Building pride and a sense of ownership in the business is how we try to do it combined with ensuring your targetting is SMART. If you don't know SMART. Stop reading blogs and look it up.

Sales incentives.

It occurred to me today that coming up with sales incentives isn't the easiest thing to do. So I figured I would share my thoughts and any other sales managers with a similar problem may take heart that they are not the only ones.

I have a team of 7 sales people. The newest has been here a week. The longest serving 6 years. My longest serving sales person creates 30% of our revenue.

Now sales people out there will be crying out "obviously he is the one that should win Sales Person of The Year" and before I was a manager I would have agreed but that would miss the point of incentives. I want to motivate the whole team and if there is going to be a clear winner of the incentives scheme before it has even started the others will not take anything from it.

So my solution...
I started by looking at the things I wanted to increase. Sales activity, yield and of course revenue. I decided the best marker to use was money that the company hasn't seen before. So all new business will automatically count however my top guy has 70 clients to manage and doesn't do much new business.
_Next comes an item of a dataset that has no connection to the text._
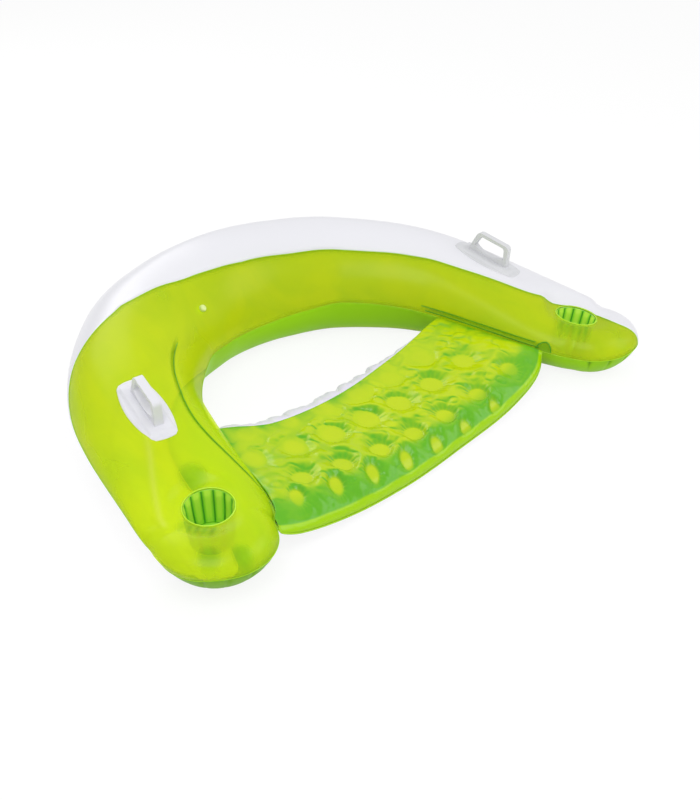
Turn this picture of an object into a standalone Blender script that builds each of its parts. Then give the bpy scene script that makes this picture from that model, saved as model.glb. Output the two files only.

His revenue comes from increasing the spend of existing clients. So if a client spent £10,000 with us last year and this year they spend £15,000 then £5000 will go towards their total on the incentive scheme.

That doesn't necessarily increase the number of calls and visits the sales guys are making so to be included in the scheme they must have hit their KPIs for that week.

I think this is a fair scheme and hopefully will increase the activity and as an automatic consequence the revenue. I'll tell you if it worked this time next year.